It lures insects with sweet nectar, but once inside, escape is impossible. Some expert communities work in a similar way. They promise meaning and impact, drawing people in with the hope of shaping a better future. Over time, members adopt the rhythms and rituals of this world, investing years of effort.
The annual COP climate summits are the meeting ground for such a community. They are full of good intentions, yet criticism often feels unwelcome. And like the pitcher plant, these spaces can trap participants in a self-referential knowledge system, limiting their ability to see alternative approaches.
The closing session at COP30 in Belém offered a sobering example. After two weeks of negotiations, the final package felt negligible. The gavel came down on texts that avoided any explicit commitment to phase out fossil fuels, despite calls from more than 80 countries. Instead, the presidency announced voluntary “roadmaps” for fossil fuel transition and deforestation, to be developed outside the formal UN process at a new conference co-hosted by Colombia and the Netherlands.
Belém was notable for what it left out: no binding plans, no clear implementation pathways, and very little money.
What was agreed?
- Fossil fuels: No binding phase-out of coal, oil or gas. The text reaffirmed the COP28 language of “transition away” but deferred real decisions. Major producers resisted citing national sovereignty and development rights. The Arab Group, backed by others from the Like-Minded Developing Countries (LMDC) Group, and Russia, resisted any connection between phasing out fossil fuels and climate change mitigation. A perfected diplomacy of affective solidarity with the Group of 77 and China, the LMDC group, and the Africa Group, framed opposition to phase-out as a defence of self-determination and resistance to European pressure. Yet the cost of delay, in a biopolitical management of climate risk, can be measured in more human lives lost.
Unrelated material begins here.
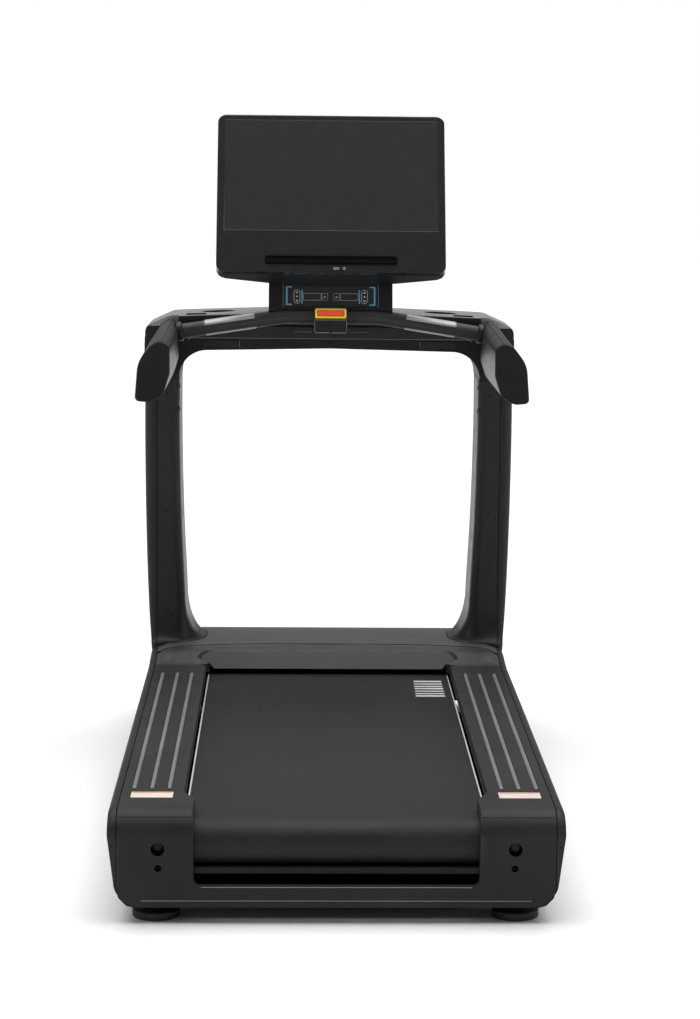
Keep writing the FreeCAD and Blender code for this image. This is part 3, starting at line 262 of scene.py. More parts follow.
LEDGE = finish_of("ledge_rubber", (0.006, 0.006, 0.006), 0.6, grain=900.0, specular=0.06)
SCREW_BLACK = finish_of("black_oxide", (0.016, 0.016, 0.017), 0.30, metal=0.6, grain=600.0)
GRIP = finish_of("grip_foam", (0.022, 0.022, 0.023), 0.55, grain=1500.0, depth=0.00016, strength=0.7)
GLOSS = finish_of("gloss_black", (0.012, 0.012, 0.0125), 0.16, grain=300.0, depth=0.00001, strength=0.1,
                  swing=0.05, coat=0.6, dents=0.03)
PICTURE = finish_of("unlit_display", (0.022, 0.0205, 0.0195), 0.22, grain=5000.0, depth=0.00001,
                    strength=0.1, swing=0.03, coat=0.4, tone=0.02, dents=0.01)
WINDOW = finish_of("smoked_window", (0.010, 0.011, 0.013), 0.12, grain=300.0, depth=0.00001, strength=0.1,
                   swing=0.03, coat=0.8)
PULSE = finish_of("pulse_plate", (0.36, 0.36, 0.35), 0.38, metal=0.35, grain=900.0, depth=0.00004)
STOP_RED = finish_of("stop_red", (0.90, 0.075, 0.020), 0.42, grain=900.0, depth=0.00004, tone=0.06,
                     specular=0.2)
STOP_YELLOW = finish_of("stop_yellow", (0.92, 0.76, 0.015), 0.40, grain=900.0, depth=0.00004, tone=0.06,
                        specular=0.3)
PRINT_WHITE = finish_of("white_print", (0.62, 0.62, 0.61), 0.6, grain=700.0, strength=0.5, tone=0.2)
PRINT_GREY = finish_of("grey_print", (0.28, 0.28, 0.27), 0.5, grain=900.0)
PRINT_BLUE = finish_of("blue_print", (0.10, 0.46, 0.72), 0.45, grain=900.0, tone=0.08)
LABEL = finish_of("label_film", (0.70, 0.62, 0.56), 0.45, grain=600.0, tone=0.12)
LABEL_EDGE = finish_of("label_edge", (0.60, 0.22, 0.10), 0.45, grain=600.0, tone=0.12)
BELT = belt_surface()


SHAPED = []


# ---- mesh helpers ----
def link_piece(name, mesh, material, body, smooth, replaces):
    """Puts a mesh in the scene as a named piece that rides on its body."""
    piece = bpy.data.objects.new(name, mesh)
    bpy.context.scene.collection.objects.link(piece)
    mesh.materials.append(material)
    mesh.shade_smooth()
    mesh.set_sharp_from_angle(angle=math.radians(smooth))
    SHAPED.append(piece)
    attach(piece, body)
    if replaces:
        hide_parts(*replaces)
    return piece


def piece_from(name, points, faces, material, body="root", smooth=40, replaces=(), slot=None):
    """Piece made of points in millimetres, with doubled points joined."""
    mesh = bpy.data.meshes.new(name)
    mesh.from_pydata([Vector(p) * MM for p in points], [], faces)
    work = bmesh.new()
    work.from_mesh(mesh)
    bmesh.ops.remove_doubles(work, verts=work.verts, dist=1e-6)
    bmesh.ops.dissolve_degenerate(work, edges=work.edges, dist=1e-7)
    bmesh.ops.recalc_face_normals(work, faces=work.faces)
    work.to_mesh(mesh)
    work.free()
    return link_piece(name, mesh, material, body, smooth, replaces)


def rounded(corners, steps=6, closed=True):
    """Points along (a, b) or (a, b, radius) corners, with arcs at the radii."""
    points = []
    count = len(corners)
    for index, corner in enumerate(corners):
        here = Vector(corner[:2])
        radius = corner[2] if len(corner) > 2 else 0.0
        at_end = not closed and index in (0, count - 1)
        if radius <= 0.0 or at_end:
            points.append(here)
            continue
        back = (Vector(corners[index - 1][:2]) - here).normalized()
        ahead = (Vector(corners[(index + 1) % count][:2]) - here).normalized()
        half = math.acos(max(-1.0, min(1.0, back.dot(ahead)))) / 2.0
        centre = here + (back + ahead).normalized() * (radius / math.sin(half))
        start = here + back * (radius / math.tan(half)) - centre
        end = here + ahead * (radius / math.tan(half)) - centre
        turn = math.atan2(start.x * end.y - start.y * end.x, start.dot(end))
        for step in range(steps + 1):
            angle = turn * step / steps
            cosine, sine = math.cos(angle), math.sin(angle)
            arm = Vector((start.x * cosine - start.y * sine, start.x * sine + start.y * cosine))
            points.append(centre + arm)
    return points


def grid_faces(rows, columns, wrap_columns=False, wrap_rows=False):
    """Four-sided faces of a grid whose points are numbered row by row."""
    faces = []
    for row in range(rows if wrap_rows else rows - 1):
        for column in range(columns if wrap_columns else columns - 1):
            a = row * columns + column
            b = row * columns + (column + 1) % columns
            below = ((row + 1) % rows) * columns
            faces.append((a, b, below + (column + 1) % columns, below + column))
    return faces


def lofted(name, rows, material, closed=False, caps=(False, False), **options):
    """Skin over rows of points; closed joins each row's ends; caps fill the first and last row."""
    columns = len(rows[0])
    points = [p for row in rows for p in row]
    faces = grid_faces(len(rows), columns, wrap_columns=closed)
    if caps[0]:
        faces.append(tuple(range(columns)))
    if caps[1]:
        last = (len(rows) - 1) * columns
        faces.append(tuple(range(last, last + columns)))
    return piece_from(name, points, faces, material, **options)


def thicken(piece, thickness, offset=-1.0, even=False):
    modifier = piece.modifiers.new("wall", "SOLIDIFY")
    modifier.thickness = thickness * MM
    modifier.offset = offset
    modifier.use_even_offset = even
    return piece


def soften(piece, width, segments=2, angle=35.0):
    modifier = piece.modifiers.new("edges", "BEVEL")
    modifier.width = width * MM
    modifier.segments = segments
    modifier.limit_method = "ANGLE"
    modifier.angle_limit = math.radians(angle)
    return piece


def even_normals():
    """Broad faces stay flat-looking beside their rounded edges."""
    for piece in SHAPED:
        modifier = piece.modifiers.new("face normals", "WEIGHTED_NORMAL")
        modifier.keep_sharp = True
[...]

- Climate finance: Parties pledged to triple adaptation finance by 2035 to around $120 billion annually, but without clear baselines or enforcement. This joins a growing list of future targets for climate finance, including the COP29 commitments to the New Collective Quantified Goal (NCQG) which set a floor of $300 billion annually by 2035. The Baku-to-Belém Roadmap was adopted as a route toward the aspirational goal of $1.3 trillion per year by 2035, (also proposed at COP29), but again, details are vague.
- Global Goal on Adaptation: The Belém Adaptation Indicators were adopted—59 voluntary metrics to track progress to eleven global adaptation targets, across sectors such as water, food, and health. These were weaker than earlier drafts and came without new finance.
- Loss and Damage Fund: Operationalised with direct-access channels for vulnerable nations (US$5–20 million per year), but pledges remain under $1 billion against estimated needs of $400 billion annually.
- Just Transition Mechanism: Established as part of the Belém Package, prioritising labour rights and Indigenous protections. Yet operational details and funding are postponed.
Outside formal talks, coalitions launched voluntary initiatives such as the Tropical Forests Forever Facility, with $5.5 billion pledged, and sectoral plans like the Belém Health Action Plan and the Belém 4x on sustainable fuels. These voluntary efforts offer hope, and many commentators have been quick to note the positive atmosphere that enabled them, lauding the ‘COP of Truth’, the ‘Cop of Implementation’, and the power of the indigenous concept of ‘mutirão’ to affect collective action. But relying on them as proof of COP success risks false optimism. Admiring the flower next door does not free us from the pitcher plant.
Signs of change?
Despite the disappointments, Belém hinted at a paradigm shift.
For decades, COP debates have focused on allocating responsibility for past emissions and negotiating voluntary pledges for the future, treating climate governance as separate from broader regulation, trade and finance. But this year, discussions on ‘non-market mechanisms and cooperative approaches’ (Article 6.8 of the Paris Agreement) gained traction, including proposals for taxes on high-emission activities like aviation. Such measures would target the wealthy who consume disproportionately.
There was also debate on linking climate goals to trade, with references to the EU’s Carbon Border Adjustment Mechanism (a unilateral trade measure). Could similar tools emerge elsewhere, such as an African Union export tax on green minerals to capture the mitigation potential they embody?
If adaptation finance remains elusive, structural changes in trade and taxation could open new revenue streams. Mainstreaming climate into global economic systems may hold more transformative potential than the annual COP spectacle, generating many future worlds of possibility outside the pitcher plant.